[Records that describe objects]
"""

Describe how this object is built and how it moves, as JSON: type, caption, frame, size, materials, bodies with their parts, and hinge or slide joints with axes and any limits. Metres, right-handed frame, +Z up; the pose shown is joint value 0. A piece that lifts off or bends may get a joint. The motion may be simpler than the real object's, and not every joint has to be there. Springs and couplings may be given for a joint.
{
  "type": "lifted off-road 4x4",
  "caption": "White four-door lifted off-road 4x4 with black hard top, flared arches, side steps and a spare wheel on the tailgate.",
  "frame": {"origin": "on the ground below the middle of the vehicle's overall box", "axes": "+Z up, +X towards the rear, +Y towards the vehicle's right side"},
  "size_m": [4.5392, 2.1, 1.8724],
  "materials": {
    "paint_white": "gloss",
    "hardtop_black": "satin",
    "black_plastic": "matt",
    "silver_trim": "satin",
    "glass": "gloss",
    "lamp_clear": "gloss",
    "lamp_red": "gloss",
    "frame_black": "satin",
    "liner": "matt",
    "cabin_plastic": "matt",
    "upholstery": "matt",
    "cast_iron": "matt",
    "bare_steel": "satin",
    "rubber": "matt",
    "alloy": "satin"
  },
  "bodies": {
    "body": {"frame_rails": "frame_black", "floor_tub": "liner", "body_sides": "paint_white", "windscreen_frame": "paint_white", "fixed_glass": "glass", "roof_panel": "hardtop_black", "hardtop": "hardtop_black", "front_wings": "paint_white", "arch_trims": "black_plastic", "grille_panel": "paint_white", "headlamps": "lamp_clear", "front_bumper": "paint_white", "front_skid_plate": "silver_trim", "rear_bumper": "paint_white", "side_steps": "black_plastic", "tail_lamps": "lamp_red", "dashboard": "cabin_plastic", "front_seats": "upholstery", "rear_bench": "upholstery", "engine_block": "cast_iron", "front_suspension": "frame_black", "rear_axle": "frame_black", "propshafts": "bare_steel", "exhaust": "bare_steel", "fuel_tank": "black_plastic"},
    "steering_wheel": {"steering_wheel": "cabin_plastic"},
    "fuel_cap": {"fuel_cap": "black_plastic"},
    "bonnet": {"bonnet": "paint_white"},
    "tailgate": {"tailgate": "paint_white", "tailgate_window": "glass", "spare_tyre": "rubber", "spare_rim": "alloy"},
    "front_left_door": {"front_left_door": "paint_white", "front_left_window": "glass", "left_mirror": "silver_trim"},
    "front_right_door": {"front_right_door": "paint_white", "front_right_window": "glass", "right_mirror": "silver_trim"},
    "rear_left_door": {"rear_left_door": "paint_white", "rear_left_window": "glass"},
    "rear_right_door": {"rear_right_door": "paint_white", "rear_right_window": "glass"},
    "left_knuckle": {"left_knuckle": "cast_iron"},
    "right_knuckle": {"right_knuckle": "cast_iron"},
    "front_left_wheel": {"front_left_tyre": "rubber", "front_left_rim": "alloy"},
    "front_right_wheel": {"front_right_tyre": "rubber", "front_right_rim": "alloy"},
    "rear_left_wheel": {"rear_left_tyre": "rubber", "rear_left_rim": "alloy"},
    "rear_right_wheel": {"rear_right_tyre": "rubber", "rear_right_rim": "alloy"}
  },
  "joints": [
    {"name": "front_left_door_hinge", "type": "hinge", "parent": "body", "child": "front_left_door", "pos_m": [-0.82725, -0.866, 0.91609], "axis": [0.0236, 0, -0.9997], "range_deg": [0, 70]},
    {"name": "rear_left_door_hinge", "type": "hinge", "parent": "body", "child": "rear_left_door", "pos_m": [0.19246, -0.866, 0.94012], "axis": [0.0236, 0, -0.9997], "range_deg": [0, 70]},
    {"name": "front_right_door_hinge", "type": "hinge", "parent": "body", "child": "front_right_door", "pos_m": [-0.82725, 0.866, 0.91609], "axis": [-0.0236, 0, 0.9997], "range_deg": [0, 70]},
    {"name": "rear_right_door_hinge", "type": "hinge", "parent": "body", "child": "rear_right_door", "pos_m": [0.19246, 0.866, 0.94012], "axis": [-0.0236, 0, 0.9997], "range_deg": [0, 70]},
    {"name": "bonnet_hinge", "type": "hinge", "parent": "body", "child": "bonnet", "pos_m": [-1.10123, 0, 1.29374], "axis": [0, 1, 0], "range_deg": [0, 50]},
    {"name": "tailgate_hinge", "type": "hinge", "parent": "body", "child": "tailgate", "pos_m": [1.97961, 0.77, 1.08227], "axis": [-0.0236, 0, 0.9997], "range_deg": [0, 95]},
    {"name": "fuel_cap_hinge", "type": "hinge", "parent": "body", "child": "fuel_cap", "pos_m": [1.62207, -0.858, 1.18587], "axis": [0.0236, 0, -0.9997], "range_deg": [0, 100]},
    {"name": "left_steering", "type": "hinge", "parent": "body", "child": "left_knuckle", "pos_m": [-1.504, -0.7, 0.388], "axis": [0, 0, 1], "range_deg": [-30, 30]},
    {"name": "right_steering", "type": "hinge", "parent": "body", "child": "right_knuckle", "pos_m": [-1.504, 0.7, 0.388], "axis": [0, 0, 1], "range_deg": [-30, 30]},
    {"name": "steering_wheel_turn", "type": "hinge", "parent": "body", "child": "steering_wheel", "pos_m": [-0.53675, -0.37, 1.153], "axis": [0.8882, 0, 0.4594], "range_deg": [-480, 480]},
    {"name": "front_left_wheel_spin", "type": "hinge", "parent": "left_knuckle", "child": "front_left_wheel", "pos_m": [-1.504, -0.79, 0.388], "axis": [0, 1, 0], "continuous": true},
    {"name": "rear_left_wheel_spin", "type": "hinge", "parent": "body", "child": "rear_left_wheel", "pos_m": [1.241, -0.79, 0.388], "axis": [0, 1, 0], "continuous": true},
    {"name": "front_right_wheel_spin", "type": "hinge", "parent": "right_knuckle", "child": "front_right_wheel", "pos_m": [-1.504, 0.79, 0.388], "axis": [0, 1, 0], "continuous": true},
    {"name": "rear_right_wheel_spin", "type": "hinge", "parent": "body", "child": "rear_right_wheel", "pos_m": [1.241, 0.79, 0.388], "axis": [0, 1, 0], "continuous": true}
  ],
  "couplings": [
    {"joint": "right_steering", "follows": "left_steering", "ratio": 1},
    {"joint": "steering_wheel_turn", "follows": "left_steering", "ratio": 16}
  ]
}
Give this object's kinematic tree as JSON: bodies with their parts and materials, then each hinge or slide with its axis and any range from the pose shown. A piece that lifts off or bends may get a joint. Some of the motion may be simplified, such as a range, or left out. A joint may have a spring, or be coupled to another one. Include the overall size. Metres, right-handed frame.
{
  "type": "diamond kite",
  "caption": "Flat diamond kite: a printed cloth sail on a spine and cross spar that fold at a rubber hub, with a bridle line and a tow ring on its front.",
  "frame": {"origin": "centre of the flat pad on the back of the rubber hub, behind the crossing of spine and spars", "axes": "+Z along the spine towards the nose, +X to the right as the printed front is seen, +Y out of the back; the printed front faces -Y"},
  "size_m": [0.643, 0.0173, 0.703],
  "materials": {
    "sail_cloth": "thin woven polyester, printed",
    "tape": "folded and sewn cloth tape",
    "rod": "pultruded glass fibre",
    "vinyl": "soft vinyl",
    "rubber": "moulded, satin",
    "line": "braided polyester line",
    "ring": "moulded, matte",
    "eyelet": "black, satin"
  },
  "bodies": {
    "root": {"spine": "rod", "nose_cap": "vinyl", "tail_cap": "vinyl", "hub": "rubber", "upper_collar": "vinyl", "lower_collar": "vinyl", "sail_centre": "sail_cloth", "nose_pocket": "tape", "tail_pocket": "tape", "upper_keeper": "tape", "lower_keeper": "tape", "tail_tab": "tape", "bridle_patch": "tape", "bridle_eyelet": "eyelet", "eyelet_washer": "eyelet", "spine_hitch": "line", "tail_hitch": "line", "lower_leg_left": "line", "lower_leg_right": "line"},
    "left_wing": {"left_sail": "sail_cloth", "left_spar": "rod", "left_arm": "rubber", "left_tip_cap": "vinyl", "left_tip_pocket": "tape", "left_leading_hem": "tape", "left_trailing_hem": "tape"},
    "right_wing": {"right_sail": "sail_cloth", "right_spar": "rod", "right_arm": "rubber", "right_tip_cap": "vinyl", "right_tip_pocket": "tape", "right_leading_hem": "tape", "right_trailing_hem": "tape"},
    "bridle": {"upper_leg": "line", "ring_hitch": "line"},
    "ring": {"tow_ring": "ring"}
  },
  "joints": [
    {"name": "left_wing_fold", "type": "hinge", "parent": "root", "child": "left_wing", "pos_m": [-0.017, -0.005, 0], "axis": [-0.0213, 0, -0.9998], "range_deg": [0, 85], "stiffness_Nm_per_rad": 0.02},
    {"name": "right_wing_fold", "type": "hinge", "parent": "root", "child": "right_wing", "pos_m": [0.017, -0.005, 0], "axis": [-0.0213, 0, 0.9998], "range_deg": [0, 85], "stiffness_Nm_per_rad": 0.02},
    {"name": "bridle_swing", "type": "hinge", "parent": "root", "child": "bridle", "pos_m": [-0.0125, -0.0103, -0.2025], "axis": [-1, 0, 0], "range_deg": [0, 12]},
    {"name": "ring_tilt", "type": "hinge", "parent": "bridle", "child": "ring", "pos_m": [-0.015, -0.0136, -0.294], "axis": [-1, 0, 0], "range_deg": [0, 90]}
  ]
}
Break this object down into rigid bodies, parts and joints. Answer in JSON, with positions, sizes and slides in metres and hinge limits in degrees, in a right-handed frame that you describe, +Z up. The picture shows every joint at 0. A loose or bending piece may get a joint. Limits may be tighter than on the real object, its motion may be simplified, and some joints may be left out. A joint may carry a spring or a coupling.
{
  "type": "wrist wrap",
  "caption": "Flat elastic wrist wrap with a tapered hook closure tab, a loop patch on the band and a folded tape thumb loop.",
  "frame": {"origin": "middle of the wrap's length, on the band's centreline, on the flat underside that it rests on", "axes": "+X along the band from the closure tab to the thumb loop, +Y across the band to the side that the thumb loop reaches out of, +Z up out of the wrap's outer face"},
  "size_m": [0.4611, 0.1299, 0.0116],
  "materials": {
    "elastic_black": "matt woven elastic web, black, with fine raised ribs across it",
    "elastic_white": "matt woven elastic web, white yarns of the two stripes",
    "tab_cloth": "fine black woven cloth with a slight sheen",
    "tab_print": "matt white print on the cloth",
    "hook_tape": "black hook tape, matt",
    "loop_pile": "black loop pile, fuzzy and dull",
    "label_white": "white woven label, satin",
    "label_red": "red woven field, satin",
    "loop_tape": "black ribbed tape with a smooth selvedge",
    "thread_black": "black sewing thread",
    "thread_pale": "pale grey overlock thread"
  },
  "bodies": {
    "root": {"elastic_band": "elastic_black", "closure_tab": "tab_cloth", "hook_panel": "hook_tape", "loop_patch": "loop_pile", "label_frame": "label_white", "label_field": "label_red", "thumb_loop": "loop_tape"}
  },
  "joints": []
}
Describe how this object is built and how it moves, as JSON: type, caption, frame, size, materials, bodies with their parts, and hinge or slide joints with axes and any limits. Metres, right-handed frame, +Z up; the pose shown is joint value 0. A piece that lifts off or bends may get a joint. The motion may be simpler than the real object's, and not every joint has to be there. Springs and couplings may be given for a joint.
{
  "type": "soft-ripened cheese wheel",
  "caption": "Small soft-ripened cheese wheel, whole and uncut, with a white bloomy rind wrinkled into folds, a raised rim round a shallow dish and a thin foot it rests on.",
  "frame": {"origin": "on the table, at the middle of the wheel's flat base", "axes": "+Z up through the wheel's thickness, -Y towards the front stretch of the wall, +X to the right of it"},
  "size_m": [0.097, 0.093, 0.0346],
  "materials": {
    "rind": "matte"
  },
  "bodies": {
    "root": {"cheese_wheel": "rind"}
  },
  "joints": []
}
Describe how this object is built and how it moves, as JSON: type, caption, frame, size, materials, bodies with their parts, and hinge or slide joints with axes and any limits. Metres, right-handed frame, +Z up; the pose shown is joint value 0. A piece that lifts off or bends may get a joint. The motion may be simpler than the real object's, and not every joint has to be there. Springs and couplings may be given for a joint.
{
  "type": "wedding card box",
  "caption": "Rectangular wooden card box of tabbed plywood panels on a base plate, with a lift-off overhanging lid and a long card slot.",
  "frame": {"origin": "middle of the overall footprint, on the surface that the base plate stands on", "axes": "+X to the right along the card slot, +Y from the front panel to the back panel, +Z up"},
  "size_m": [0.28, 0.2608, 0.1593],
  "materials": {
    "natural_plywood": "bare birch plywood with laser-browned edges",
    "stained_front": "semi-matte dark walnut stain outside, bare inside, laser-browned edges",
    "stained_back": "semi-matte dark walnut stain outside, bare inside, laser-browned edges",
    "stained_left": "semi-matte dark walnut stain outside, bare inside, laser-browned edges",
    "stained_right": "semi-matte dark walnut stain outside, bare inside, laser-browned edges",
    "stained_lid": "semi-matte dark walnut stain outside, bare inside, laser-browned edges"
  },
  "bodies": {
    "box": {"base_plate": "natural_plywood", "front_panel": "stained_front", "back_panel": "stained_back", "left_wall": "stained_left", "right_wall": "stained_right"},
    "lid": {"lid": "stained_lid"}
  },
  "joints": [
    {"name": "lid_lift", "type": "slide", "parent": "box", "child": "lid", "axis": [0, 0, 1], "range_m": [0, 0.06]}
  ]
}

"""

Instruction:
Copy whichever lines in the listing above contain the word "overall".

Response:
  "frame": {"origin": "on the ground below the middle of the vehicle's overall box", "axes": "+Z up, +X towards the rear, +Y towards the vehicle's right side"},
Give this object's kinematic tree as JSON: bodies with their parts and materials, then each hinge or slide with its axis and any range from the pose shown. A piece that lifts off or bends may get a joint. Some of the motion may be simplified, such as a range, or left out. A joint may have a spring, or be coupled to another one. Include the overall size. Metres, right-handed frame.
  "frame": {"origin": "middle of the overall footprint, on the surface that the base plate stands on", "axes": "+X to the right along the card slot, +Y from the front panel to the back panel, +Z up"},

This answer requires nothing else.